Where do Israeli policy makers stand on the question of whether Assad can be part of a diplomatic solution?

People in Israel are very sceptical about the prospects for a diplomatic solution. For one thing the opposition cannot get its act together and agree on a coherent course of action, and decided not to join the Geneva II diplomatic track. Another reason is that with Assad (who anyway does not wish to step down) scoring some tactical gains on the ground in recent weeks, especially in the area of Qusair, why would he be inclined to make any concessions? This factor also deterred some of the insurgency elements from coming to the table.

What is the impact of Hezbollah’s participation in the conflict?

There are two sides to this coin. On one hand you see Shiite forces rushing to Syria to help Assad and save his regime; you see thousands of Hezbollah combatants fighting inside Syria. They are on the outskirts of Damascus and played a crucial role in deciding the outcome of the battle for Qusair. You also have Shiites from Iraq and Iranians helping the Assad regime, and the fact that they are actively supporting Assad may help him not only survive but re-establish his rule in Damascus, and the link to the coastal area and Lebanon.
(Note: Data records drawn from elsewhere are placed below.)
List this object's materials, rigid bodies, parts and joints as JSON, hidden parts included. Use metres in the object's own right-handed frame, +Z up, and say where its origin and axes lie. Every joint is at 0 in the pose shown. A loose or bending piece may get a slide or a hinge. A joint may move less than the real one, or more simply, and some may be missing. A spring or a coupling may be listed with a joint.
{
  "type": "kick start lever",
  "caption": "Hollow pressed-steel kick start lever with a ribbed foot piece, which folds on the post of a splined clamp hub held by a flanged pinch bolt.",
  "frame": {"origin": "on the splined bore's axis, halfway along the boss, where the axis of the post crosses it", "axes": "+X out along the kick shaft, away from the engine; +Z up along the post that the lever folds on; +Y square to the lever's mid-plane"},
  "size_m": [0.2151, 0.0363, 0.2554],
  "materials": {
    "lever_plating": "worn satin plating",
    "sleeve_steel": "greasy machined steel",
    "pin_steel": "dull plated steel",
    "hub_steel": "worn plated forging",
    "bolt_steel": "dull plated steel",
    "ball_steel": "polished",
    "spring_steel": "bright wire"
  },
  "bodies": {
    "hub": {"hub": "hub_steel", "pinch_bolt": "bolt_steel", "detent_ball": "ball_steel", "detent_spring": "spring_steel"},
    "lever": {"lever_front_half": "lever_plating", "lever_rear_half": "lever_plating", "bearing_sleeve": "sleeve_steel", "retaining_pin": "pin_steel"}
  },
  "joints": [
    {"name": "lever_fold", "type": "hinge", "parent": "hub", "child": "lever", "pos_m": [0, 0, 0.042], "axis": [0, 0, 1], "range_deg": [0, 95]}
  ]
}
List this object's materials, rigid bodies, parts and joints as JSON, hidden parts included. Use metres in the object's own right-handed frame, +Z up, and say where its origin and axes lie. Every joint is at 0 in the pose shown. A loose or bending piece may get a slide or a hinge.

On the other hand the fact that Hezbollah is so invested in the war in Syria has some advantages for Israel. Hezbollah is almost totally focussed on Syria rather than focussing on Israel, they are losing people there, and their involvement triggers a lot of criticism in the Sunni Arab Street and in Lebanon itself, where they are under a lot of pressure. Sheikh Qardawi, the spiritual leader of the Sunni world, recently attacked Hezbollah in a very vehement way, stating publicly that they are worse than Jews and Christians and altering their name from the ‘Party of God’ (Hezbollah) to the ‘Part of Satan’. My own view is that overall the disadvantages for Hezbollah outweigh the advantages of the current situation.